London Film Festival 2010 – Cold Fish

Fans of transgressive cinema were overjoyed to see Sion Sono’s latest atrocity appear on the London Film Festival schedule, the Japanese malcontent is almost as prolific as his countryman Miike Takashi, both of them delivering bold and challenging freshly wrought movies year in, year out. After satirising emerging fads and consumerism in Suicide Club and taking a skewed look at teen romance, religion and the Japanese nuclear family in Love Exposure a further dysfunctional analysis runs throughout Cold Fish, a serial killer themed tale on the surface that obscures a lurking lampoon on present notions of masculinity, progeny and the contemporary status of morality in Japanese society. Based on a true story which one sincerely prays has been amplified through Sono’s warped vision, Cold Fish is telegraphed as a fusion of Hitchcock’s The Trouble With Harry splattered with Hershell Gordon Lewis Blood Feast, its final half hour emerging as some of the most depraved imagery to infect this years festival.

A meek and modest tropical fish seller Shamoto (Mitsuru Fukkoshi) is the father to his precocious daughter Mitsuko (Hikari Kajiwara) and husband to his second wife (Megumi Kagurazaka), between whom tensions simmer as she quietly loathes her motherly surrogate. After she is caught shoplifting Shamoto rushes to her aid with his wife in tow, only to find that a exuberant businessman named Mr. Muratu (Japanese character actor Denden) who also runs a tropical fish store has already secured her pardon. At first glance this new friend is everything that Shamoto is not  – confident, charismatic and wealthy - his business operating on a more grandiose level where he employs rehabilitated teen waifs and strays, and soon Mitsuko has a stabilising responsibility in the organisation.  This veneer however is all a cover for Denden’s real intentions and motivations, he is a psychopath whom with his similarly deranged wife (Asuka Kurosawa) enjoys murdering and robbing local businessmen, making  Samoto a reluctant accomplice in their grisly crimes and most disturbingly the liquidation of the inconvenient corpses that soon litter Mr. Muratu’s activities.

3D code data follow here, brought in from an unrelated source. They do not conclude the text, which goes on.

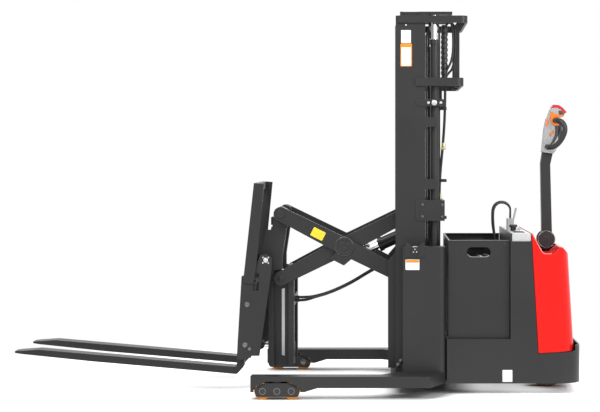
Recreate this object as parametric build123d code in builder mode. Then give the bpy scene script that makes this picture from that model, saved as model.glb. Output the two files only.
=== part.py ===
"""Walkie reach stacker with straddle legs, a two stage mast and a pantograph that carries the forks.

Millimetres. +X runs from the forks to the tiller, +Y across the machine, +Z up from the floor.
The origin is on the floor, under the middle of the machine's box.
Left is the side of -Y, as seen by someone who stands at the tiller and looks at the forks.
"""
from build123d import *
from math import cos, radians, sin, tan
import os

os.makedirs("parts", exist_ok=True)

# Straddle legs
overall_width = 1220.0
body_width = 850.0
leg_width = 90.0
leg_top = 114.0
leg_front_x = -204.0
leg_front_bottom = 38.0
leg_rear_bottom = 58.0
leg_step_x = 61.0
leg_step_run = 69.0
leg_flare_x = 440.0
leg_rear_x = 757.0
leg_bevel_x = 676.0
leg_root_y = body_width / 2
leg_wall = 8.0
leg_roof = 10.0

# Rocking pairs of load wheels under the legs
bogie_x = -74.0
load_wheel_radius = 42.0
load_wheel_width = 68.0
load_wheel_spacing = 141.0
load_hub_radius = 27.0
hub_recess = 3.0
load_axle_radius = 12.0
bogie_plate_radius = 35.0
bogie_plate_top = 81.0
bogie_pin_radius = 12.0
bogie_gap = 9.0
bogie_lug_length = 34.0
running_gap = 0.3

# Power unit
body_front_x = 765.0
body_rear_x = 1440.0
body_bottom = 55.0
body_skirt_top = 277.0
body_corner = 110.0
sheet = 8.0
hood_front_x = 1084.0
hood_top = 806.0
console_height = 40.0
hood_deck = hood_top - console_height
cover_seam_top_x = 1190.0
cover_seam_bottom_x = 1224.0
cover_bottom = 206.0
cover_rear_bottom = 216.0
cover_rear_x = 1409.0
cover_shoulder_x = 1380.0
cover_shoulder_z = 700.0
cover_ledge_x = 1342.0
cover_ledge_z = 742.0
cover_dip_z = 704.0
cover_dip_run = 44.0
cover_swoop = 56.0
cover_wall = 6.0
cover_set_in = 3.0
cover_width = body_width - 2 * cover_set_in
cover_corner = 90.0
panel_gap = 3.0

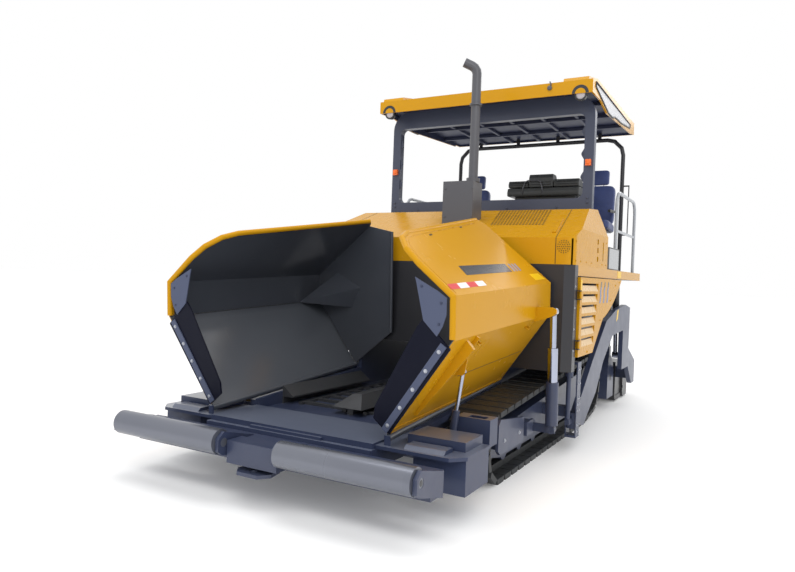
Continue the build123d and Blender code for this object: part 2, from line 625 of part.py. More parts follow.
def handrails():
    """A rail along each side of the operator's floor, with its knee rail."""
    rails = []
    for side in (1, -1):
        x = side * 1440
        rail = bent_tube([(x, 1250, DECK_TOP), (x, 1250, 2750), (x, 2450, 2750), (x, 2450, DECK_TOP)], 150,
                         RegularPolygon(20, 12))
        rail += box(x - 8, x + 8, 1250, 2450, 2270, 2300)
        rails.append(rail)
    return rails


def side_boxes():
    return both(box(1180, 1500, 620, 1200, DECK_TOP, 2050))


POST_FRONT, POST_REAR = -560.0, -430.0
POST_INNER, POST_OUTER = 1395.0, 1500.0
POST_FLANGE = 12.0
LEVEL_X, LEVEL_Y, LEVEL_R = 1440.0, -650.0, 22.0


def guide_post():
    """Tow-point guide: two flanges, their ties, and the levelling cylinder's barrel with its strap."""
    inner = box(POST_INNER, POST_INNER + POST_FLANGE, POST_FRONT, POST_REAR, 140, 1000)
    outer = box(POST_OUTER - POST_FLANGE, POST_OUTER, POST_FRONT, POST_REAR, 140, 870)
    x0, x1 = POST_INNER + POST_FLANGE, POST_OUTER - POST_FLANGE
    ties = [box(x0, x1, POST_FRONT, POST_REAR, z, z + 20) for z in (140.0, 850.0)]
    stay = box(TRACK_CENTRE + 100, POST_INNER, POST_FRONT + 20, POST_REAR - 20, 330, 430)
    hanger = box(1390, POST_INNER, POST_FRONT, POST_REAR, 880, 1000)
    barrel = pipe((LEVEL_X, LEVEL_Y, 740), (LEVEL_X, LEVEL_Y, 1240), 40, LEVEL_R + RUN_GAP)
    barrel += box(1390, LEVEL_X - 30, LEVEL_Y - 20, LEVEL_Y + 20, 900, 1100)
    return [inner, outer, ties, stay, hanger, barrel]


def auger_frame():
    beam = box(-1270, 1270, 2010, 2110, 700, 820)
    for side in (1, -1):
        a, b = sorted((side * 1110, side * 1270))
        end = plate_yz([(1960, 130), (2330, 130), (2330, 480), (2250, 620), (2110, 700), (2010, 700),
                        (1960, 560)], a, b)
        beam += end - rod((a - 5, AUGER_Y, AUGER_Z), (b + 5, AUGER_Y, AUGER_Z), AUGER_SHAFT + RUN_GAP)
        beam += box(min(side * 700, side * 800), max(side * 700, side * 800), FRAME_REAR, 2010, 700, 820)
    gearbox = box(-90, 90, 2010, 2250, 250, 700)
    gearbox -= rod((-95, AUGER_Y, AUGER_Z), (95, AUGER_Y, AUGER_Z), AUGER_SHAFT + RUN_GAP)
    return beam + gearbox


def auger():
    """Left auger: shaft with a helical flight of flat-faced turns, and a paddle at its outer end."""
    shaft = rod((3, AUGER_Y, AUGER_Z), (1268, AUGER_Y, AUGER_Z), AUGER_SHAFT)
    start, turns, steps, thick = 110.0, 2.5, 10, 14.0
    inner = AUGER_SHAFT - 8
    rings = []
    for i in range(int(turns * steps) + 1):
        a = 2 * pi * i / steps
        x = start + AUGER_PITCH * i / steps
        ring = []
        for dx, r in ((0, inner), (0, AUGER_R), (thick, AUGER_R), (thick, inner)):
            ring.append((x + dx, AUGER_Y + r * cos(a), AUGER_Z + r * sin(a)))
        rings.append(ring)
    return shaft + ribbon(rings)


# ---------------------------------------------------------------- hopper wing
def wing_points():
    """Section of the wing across the hinge, front and rear: hinge, lower crease, upper crease, top."""
    floor = WING_FLOOR
    wall = (floor[0], floor[1] + WING_WALL)
    lean = radians(WING_TOP_LEAN)
    tops = [(wall[0] - w * cos(lean), wall[1] + w * sin(lean)) for w in (WING_TOP_FRONT, WING_TOP_REAR)]
    return (0.0, 0.0), floor, wall, tops


def place_wing(shape):
    """From the panels' axes (x out, y along the creases, z up) to the machine."""
    return Pos(WING_X, WING_FRONT, WING_Z) * Rot(X=WING_RISE) * shape


def offset_line(points, thick):
    """The line's parallel on its right-hand side, with mitred corners."""
    normals = []
    for a, b in zip(points, points[1:]):
        length = hypot(b[0] - a[0], b[1] - a[1])
        normals.append(((b[1] - a[1]) / length, -(b[0] - a[0]) / length))
    moved = []
    for i, p in enumerate(points):
        before, after = normals[max(i - 1, 0)], normals[min(i, len(normals) - 1)]
        bx, bz = before[0] + after[0], before[1] + after[1]
        scale = thick / (1 + before[0] * after[0] + before[1] * after[1])
        moved.append((p[0] + bx * scale, p[1] + bz * scale))
    return moved


def wing_top_plane():
    """Plane of the top panel's inner face: first axis along the hinge, second up the panel."""
    wall = wing_points()[2]
    lean = radians(WING_TOP_LEAN)
    return Plane(origin=(wall[0], 0, wall[1]), x_dir=(0, 1, 0), z_dir=(sin(lean), 0, cos(lean)))


def wing_corner():
    """Points of the top panel's rounded front corner in its own plane: along the hinge, up the panel."""
    bend = WING_FRONT_CORNER
    slope = atan2(WING_TOP_REAR - WING_TOP_FRONT, WING_LENGTH)
    foot = WING_TOP_FRONT - bend * tan((pi / 2 - slope) / 2)
    turns = [pi - (pi / 2 - slope) * i / 3 for i in range(4)]
    return [(bend + bend * cos(a), foot + bend * sin(a)) for a in turns]


def wing_rim():
    """Centre line of the bead: up the front edges, round the corner and back along the top edge."""
    _, floor, wall, _ = wing_points()
    plane = wing_top_plane()
    end = WING_LENGTH - WING_REAR_CORNER
    height = WING_TOP_FRONT + (WING_TOP_REAR - WING_TOP_FRONT) * end / WING_LENGTH
    line = [Vector(floor[0], 0, floor[1] + 6), Vector(wall[0], 0, wall[1])]
    for y, rise in [*wing_corner(), (end, height)]:
        line.append(plane.from_local_coords(Vector(y, rise, 0)))
    return Polyline(*line)


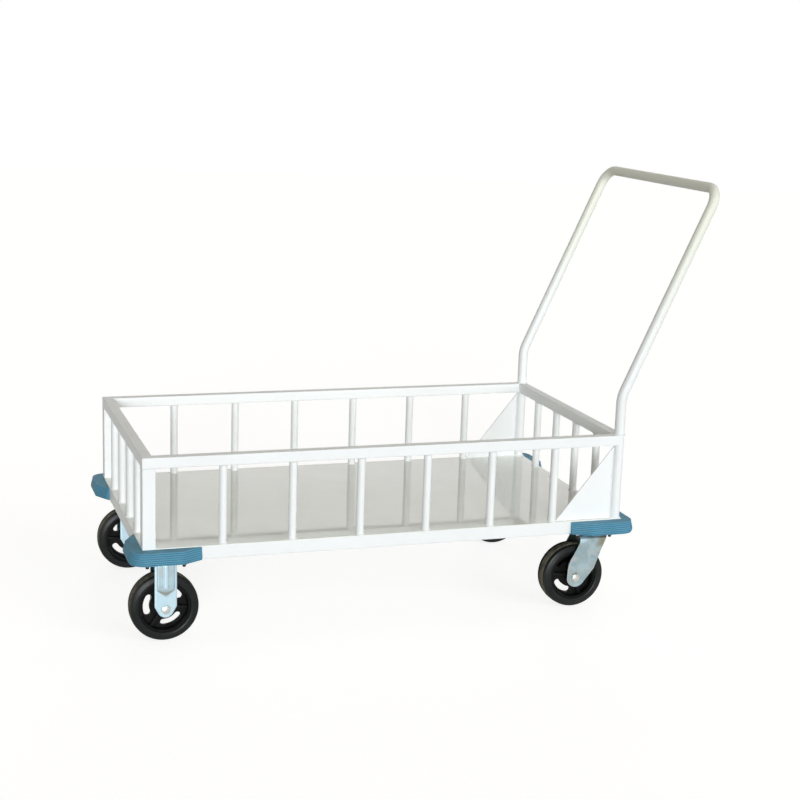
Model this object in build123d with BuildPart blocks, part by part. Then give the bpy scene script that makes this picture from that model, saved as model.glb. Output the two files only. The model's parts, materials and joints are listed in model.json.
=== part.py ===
from build123d import *
import math
import os

# Platform trolley with a low railed tray, four casters and a push handle.
# Millimetres. +X is forwards (the fixed casters), +Y is the trolley's left, +Z is up.
# The origin lies on the floor, under the middle of the trolley's outline.

# Platform
frame_length = 1180
frame_width = 645
base_tube = 30
deck_thickness = 2
deck_edge = 0.6            # broken edge round the deck sheet
tube_corner = 2            # outside radius along a square tube
bearer_count = 2

# Railing
rail_tube = 25
post_tube = 30             # the two front posts
rail_height = 210          # deck to the top of the rail
weld_gap = 0.2             # between a tube and the round leg that it is welded to
spindle_diameter = 19
side_spindles = 6
spindle_front_gap = 172    # front post to the first spindle, centre to centre
spindle_rear_gap = 168     # last spindle to the handle's leg, centre to centre
end_spindles = 4
gusset_foot = 145
gusset_drop = 4            # top of the gusset below the rail
gusset_thickness = 3

# Handle
handle_diameter = 25
handle_bend_height = 94    # rail top to the bend, along the leg
handle_bend_radius = 80
handle_lean = 226          # cross bar behind the legs
handle_rise = 503          # cross bar above the bend
handle_corner_radius = 48

# Corner bumpers
bumper_reach = 30
bumper_side_leg = 134      # frame corner to the bumper's end, along the side
bumper_side_flat = 90      # frame corner to where that end slopes back
bumper_end_leg = 124       # the same two along the front or rear
bumper_end_flat = 82
bumper_tip = 6             # thickness left where a leg ends
bumper_corner_radius = 36

# Casters
wheel_diameter = 160
tyre_width = 50
tyre_wall = 21
tyre_shoulder = 7
mount_height = 197         # floor to the top of a caster's plate
caster_inset_x = 57        # frame end to a caster's centre or pivot
caster_inset_y = 58        # frame side to a caster's centre
plate_length = 108
plate_width = 88
plate_thickness = 4
plate_corner = 8
pad_length = 118
pad_width = 116
pad_thickness = 5
pad_cut = 30               # cut corner of the pad, inside the frame
fork_gap = 60
cheek_thickness = 4
cheek_width = 51
cheek_shoulder = 6         # above the axle, where the cheek starts to narrow
cheek_foot_drop = 1.5      # centre of the rounded foot below the axle
cheek_foot_radius = 18.5
panel_margin = 5           # pressed panel inside the cheek's edges
panel_bottom = 30          # pressed panel above the axle
panel_point = 18           # point of the panel's lower end
panel_depth = 2.5
panel_taper = 40           # degrees, slope of the pressing's sides
bead_width = 9
bead_depth = 2.5
fork_offset = 45           # pivot to the wheel's axle
fork_head_width = 70
fork_foot_radius = 23.5
fork_knee_radius = 12      # rounding where the cheek's edges change direction
front_knee_reach = 6.5     # centre of that rounding ahead of the axle, front edge
front_knee_height = 32     # and above it
rear_knee_reach = 37.5     # behind the axle, rear edge
rear_knee_height = 24.5
race_diameter = 66
race_height = 9
kingpin_diameter = 12
kingpin_nut = 19
kingpin_nut_height = 7
running_gap = 0.3          # between a shaft and what turns on it
bolt_gap = 0.2             # between a bolt and its hole
side_gap = 1               # between a turning piece and the face beside it

# Axles and hubs
axle_diameter = 12
axle_hex = 19
axle_head = 7
hub_boss_radius = 18
hub_web = 10
hub_rim = 5
hub_rim_width = 42
window_count = 3
window_inner = 33
window_outer = 48
window_sweep = 52          # degrees
rib_width = 7
rib_depth = 11             # rib proud of the web
wheel_phase = {"front_left": 5, "front_right": 63, "rear_left": 66, "rear_right": 30}

# Heights
wheel_radius = wheel_diameter / 2
plate_bottom = mount_height - plate_thickness
base_bottom = mount_height + pad_thickness
deck_bottom = base_bottom + base_tube
deck_top = deck_bottom + deck_thickness
rail_top = deck_top + rail_height
rail_bottom = rail_top - rail_tube
bend_height = rail_top + handle_bend_height
bar_height = bend_height + handle_rise

# Places along X and Y
leg_inset = rail_tube / 2
overall_length = bumper_reach + frame_length - leg_inset + handle_lean + handle_diameter / 2
front_x = overall_length / 2 - bumper_reach
rear_x = front_x - frame_length
leg_x = rear_x + leg_inset
side_y = frame_width / 2
leg_y = side_y - rail_tube / 2
wheel_y = side_y - caster_inset_y
front_axle_x = front_x - caster_inset_x
pivot_x = rear_x + caster_inset_x
rear_axle_x = pivot_x + fork_offset
hub_radius = wheel_radius - tyre_wall
crown_top = plate_bottom - race_height
crown_bottom = crown_top - cheek_thickness

sides = {"left": 1, "right": -1}
ends = {"front": 1, "rear": -1}
end_x = {"front": front_x, "rear": rear_x}


def save(piece, name):
    piece.part.label = name
    export_step(piece.part, f"parts/{name}.step")


def mitre(x, y, turn):
    """An upright cutting plane through (x, y). The kept side is the one that turn faces."""
    return Plane(origin=(x, y, 0), z_dir=Vector(1, 0, 0).rotate(Axis.Z, turn))


def square_tube(start, size, length, mitres=()):
    """A square tube along a plane's normal, cut at its mitres."""
    with BuildPart() as piece:
        with BuildSketch(start):
            RectangleRounded(size, size, tube_corner)
        extrude(amount=length)
        for cut in mitres:
            split(bisect_by=cut, keep=Keep.TOP)
    return piece


def tube_frame(size, bottom):
    """A mitred rectangle of square tube round the whole platform: two sides, a front and a rear."""
    middle = bottom + size / 2
    for side, sign in sides.items():
        start = Plane(origin=(rear_x, sign * (side_y - size / 2), middle), z_dir=(1, 0, 0))
        mitres = (mitre(front_x, sign * side_y, sign * 135), mitre(rear_x, sign * side_y, sign * 45))
        yield side, square_tube(start, size, frame_length, mitres)
    for end, forward in ends.items():
        x = end_x[end]
        turn = 90 - forward * 45
        start = Plane(origin=(x - forward * size / 2, -side_y, middle), z_dir=(0, 1, 0))
        mitres = (mitre(x, side_y, -turn), mitre(x, -side_y, turn))
        yield end, square_tube(start, size, frame_width, mitres)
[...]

Unflinching and unconscionable, Cold Fish is a black comedy with an obsidian pitch, a queer balancing act of outrageous humor and fathomless gore. Sly religious icons clutter the screen and the fetishistic fascination of Sono’s previous work is apparent, all wrapped up in an atypical analysis of madness and neurosis that he excels at. Although it doesn’t equal the numbing run time of Sono’s previous film – Love Exposure ran for a gruelling four hours, Cold Fish comes in at two and a half – the film does not feel laboured or lurched as it brusquely moves toward its shocking termination. Denden is ostentatiously the films hero, driving the meek Shamoto to fulfil his masculine obligations that are enforced by society, to conform to the status quo and control his distant wife and rebellious daughter. In its last half hour the film descends into a charnel house carnival with a typhoon of sloppy, gelatine intestines bursting across the screen, a crimson detritus that will provoke gasps and laughs in equal measure. Controversial yet controlled, Cold Fish is a fine example of challenging world cinema, with a planned adaption of the book Lords Of Chaos in the works Sono is proving to be an exceptional talent to watch.